For Kickapoo Coffees, this was a brave step to announce their minimum price. It puts this under scrutiny from opinionated armchair quarterbacks like myself, but this is a very concrete contribution to the larger discussion on how we can make coffee better. Kudos, Kickapoo.

Comment

1 Comment

Andre Silva

I’m all for creating incentives to producers and agree that a margin on top of the farmers’ costs would be very helpful. Perhaps with the right incentives, the producers wouldn’t need to rush to have all the cherries, ripe or not yet, picked at once (for the sake of being cost effective), processed at their location or sent somewhere else to be processed and, hopefully, would still be able to make some profit at the end of the day. With extra money to cover their harvesting costs, especially if harvesting is handmade, they’d be able to go back to the coffee trees more than once and just pick the cherries that are at their peak. Thus, if the farmers do their homework correctly, as far as taking care of the soil and the coffee shrubs, and the weather collaborates to proper bean development, certainly more quality coffee will be available and more money the farmers would be able to make.
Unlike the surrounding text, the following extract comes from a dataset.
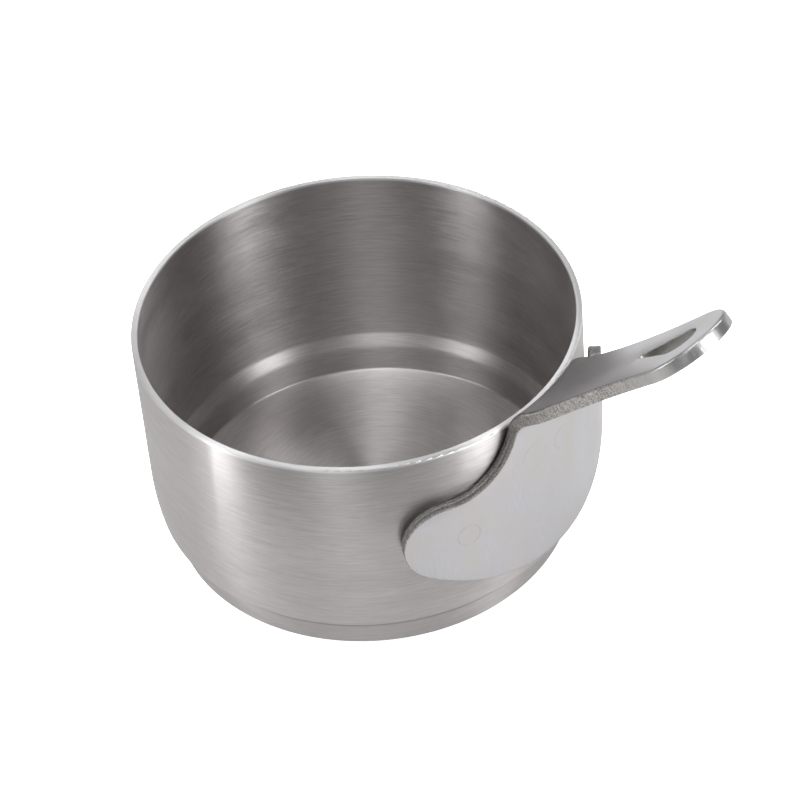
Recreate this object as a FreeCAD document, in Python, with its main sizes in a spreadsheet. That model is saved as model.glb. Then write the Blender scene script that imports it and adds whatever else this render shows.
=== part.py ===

I’m sure the actors in the “supply” and “demand” sides that deal with coffee, regardless if it is specialty grade or not, would figure out a way to work with moments of excess and lack of the product. Nonetheless, this is truly a great, fair discussion but the pursuit of transparency should also be extended to the arena where roasters and final consumers meet. Unfortunately, when it comes to final consumers, the term “specialty” has been overused. Many roasters, who claim to be “specialty coffee roasters,” use a good amount of commercial (cheaper) coffees in their blends—the fillers—and smaller percentages of real “specialty” coffees—the good stuff. Perhaps because they must have competitive prices in order to keep the business running or want to make more money or both. Regardless the purpose, they very much enjoy taking advantage of the buzzword and of unwary consumers.